### SOURCE EXCERPT
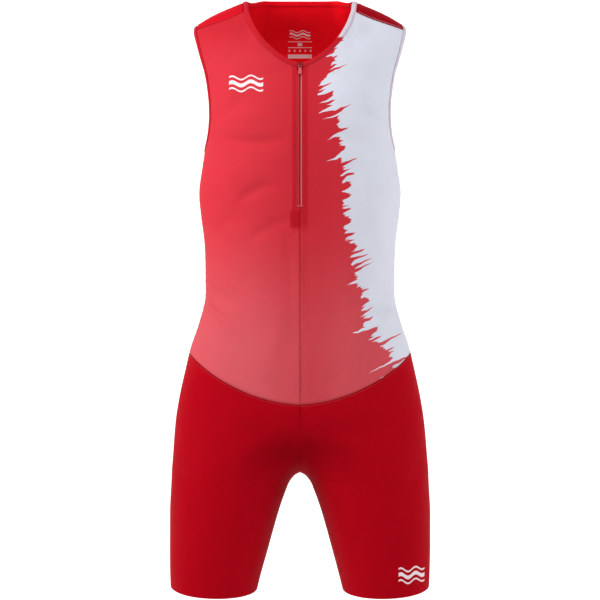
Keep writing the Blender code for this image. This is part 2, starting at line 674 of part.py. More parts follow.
def main():
    for obj in list(bpy.data.objects):
        bpy.data.objects.remove(obj)

    red = new_material("bright_red_knit", (0.70, 0.07, 0.08), 0.6)
    white = new_material("white_knit", (0.72, 0.73, 0.78), 0.6)
    deep_red = new_material("deep_red_knit", (0.40, 0.01, 0.02), 0.5)
    binding = new_material("binding", (0.55, 0.03, 0.05), 0.6)
    tape = new_material("zip_tape", (0.25, 0.01, 0.02), 0.7)

    front = front_grid()
    back, over = back_grids(front[-1])
    waist = np.concatenate([front[0], back[0, -2::-1]])
    waist[0, 0] = waist[-1, 0] = 0
    waist[0] = settled(waist[0])
    leg_outer, leg_inner = leg_grids(waist)

    cloth("front_left", [front], white)
    cloth("front_right", [mirrored(front)], red)
    cloth("back", [back, over, mirrored(back), mirrored(over)], deep_red)
    cloth("leg_left", [leg_outer, leg_inner], deep_red)
    cloth("leg_right", [mirrored(leg_outer), mirrored(leg_inner)], deep_red)
    cloth("neck_binding", neck_band(front, over, back), binding, BAND_WALL, BAND_PROUD, BAND_INSET)
    armhole = arm_band(front, over, back)
    cloth("armhole_binding_left", armhole, binding, BAND_WALL, BAND_PROUD, BAND_INSET)
    cloth("armhole_binding_right", [mirrored(g) for g in armhole], binding, BAND_WALL, BAND_PROUD, BAND_INSET)
    tape_grid, chain_grid = zip_grids(front)
    behind = -(WALL + BEHIND_PANEL)
    cloth("zip_tape_left", [tape_grid], tape, TAPE_WALL, behind)
    cloth("zip_tape_right", [mirrored(tape_grid)], tape, TAPE_WALL, behind)
    cloth("zip_chain", [chain_grid], tape, CHAIN_WALL, behind)
    metal = new_material("dark_slider_enamel", (0.05, 0.01, 0.015), 0.4, 0.6)
    zip_hardware(metal, new_material("red_pull", (0.6, 0.08, 0.10), 0.45))


if __name__ == "__main__":
    main()
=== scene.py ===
"""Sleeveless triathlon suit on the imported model: printed knit panels, bindings, stitching, zip and studio.

Every cloth panel lies on the same body form as its solid, more finely divided, with its folds, seams and
edges worked in. Metres, +Z up, the front faces -Y and the wearer's left is at +X.
"""

import math
from functools import cache, partial

import bmesh
import bpy
import numpy as np
from bpy.props import FloatProperty, StringProperty
from mathutils.kdtree import KDTree
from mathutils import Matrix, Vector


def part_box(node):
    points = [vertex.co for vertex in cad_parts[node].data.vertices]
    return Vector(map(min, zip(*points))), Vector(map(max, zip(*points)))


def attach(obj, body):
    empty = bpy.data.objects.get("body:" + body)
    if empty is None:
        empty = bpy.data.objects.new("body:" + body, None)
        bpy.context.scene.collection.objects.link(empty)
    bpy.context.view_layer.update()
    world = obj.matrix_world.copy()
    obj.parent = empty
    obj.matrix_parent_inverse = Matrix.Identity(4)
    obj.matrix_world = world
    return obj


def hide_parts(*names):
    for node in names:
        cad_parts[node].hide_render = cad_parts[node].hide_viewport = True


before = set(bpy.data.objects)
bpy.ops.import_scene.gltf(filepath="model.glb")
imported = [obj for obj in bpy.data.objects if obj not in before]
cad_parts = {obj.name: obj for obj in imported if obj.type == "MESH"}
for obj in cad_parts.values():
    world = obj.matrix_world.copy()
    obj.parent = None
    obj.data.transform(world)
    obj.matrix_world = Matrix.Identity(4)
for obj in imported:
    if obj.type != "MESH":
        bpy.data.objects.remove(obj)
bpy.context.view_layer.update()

bl_info = {
    "name": "Triathlon suit",
    "version": (1, 0, 0),
    "blender": (4, 5, 0),
    "location": "3D View > Sidebar > Suit",
    "description": "Builds a sleeveless triathlon suit in its worn shape on the packed model",
    "category": "Object",
}

MM = 0.001
BODY = "suit"

# ---- The body form: half widths, and depths in front of and behind the side seams, by height, in mm ----

SQUARENESS = 2.3
GAUGE = 100 * MM
TORSO = {
    "height": (60, 20, -20, -60, -90, -130, -170, -209, -236, -274, -311, -348, -403, -440, -477, -514, -551,
               -588, -625, -662, -700, -760),
    "half_width": (212, 212, 198, 173, 161, 151, 147, 146, 150, 155, 152, 147, 145, 146, 155.5, 168, 177,
                   185, 191, 194, 197, 199),
    "front": (66, 70, 80, 92, 100, 113, 120, 121, 119.5, 116.5, 113.5, 110.5, 107.5, 107.5, 109, 111.5, 113.5,
              113.5, 111, 106, 100, 92),
    "back": (70, 78, 94, 106, 111, 114.5, 114, 109.5, 106, 100, 95, 89, 83.5, 84, 90, 101, 113,
             121, 123.5, 121, 114, 104),
}
LEG = {
    "height": (-560, -600, -640, -680, -700, -717, -736, -754, -791, -828, -865, -900),
    "inner": (-40, -30, -20, -8, 6, 17.5, 24.7, 30.8, 41.6, 51.6, 61.6, 70),
    "outer": (179.5, 187, 192.6, 195.7, 197.3, 198, 199, 200, 200.3, 200.3, 199.6, 198),
    "front": (108, 106, 102, 97, 94, 92, 90.5, 89, 86, 82.5, 79, 76),
    "back": (112, 118, 119, 112, 107, 103, 99, 96.5, 92, 87, 82.5, 79),
}
LEGS_PART_HEIGHT = -706 * MM
HIPS_WHOLE_HEIGHT = -600 * MM
CLEFT_SOFTNESS = 10 * MM
LEG_REACH = 115 * MM
NECK_POINT_WIDTH = 81.7 * MM
NECK_POINT_HEIGHT = 21.5 * MM
SHOULDER_SLOPE = 0.40
RIDGE_SET_BACK = 15 * MM
NECK_RISE = 60.0
SHOULDER_BEND = 5.0
SHOULDER_ROUNDING = 50 * MM
CORE_DEPTH = 45 * MM

# ---- Seams and edges, seen from the front, in mm ----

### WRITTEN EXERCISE
Reproduce verbatim only the segment of the listing bounded by the line containing "tape_grid, chain_grid = zip_grids(front)" and the line containing "zip and studio.", with both boundary lines included.

### RESPONSE TO THE TASK
    tape_grid, chain_grid = zip_grids(front)
    behind = -(WALL + BEHIND_PANEL)
    cloth("zip_tape_left", [tape_grid], tape, TAPE_WALL, behind)
    cloth("zip_tape_right", [mirrored(tape_grid)], tape, TAPE_WALL, behind)
    cloth("zip_chain", [chain_grid], tape, CHAIN_WALL, behind)
    metal = new_material("dark_slider_enamel", (0.05, 0.01, 0.015), 0.4, 0.6)
    zip_hardware(metal, new_material("red_pull", (0.6, 0.08, 0.10), 0.45))


if __name__ == "__main__":
    main()
=== scene.py ===
"""Sleeveless triathlon suit on the imported model: printed knit panels, bindings, stitching, zip and studio.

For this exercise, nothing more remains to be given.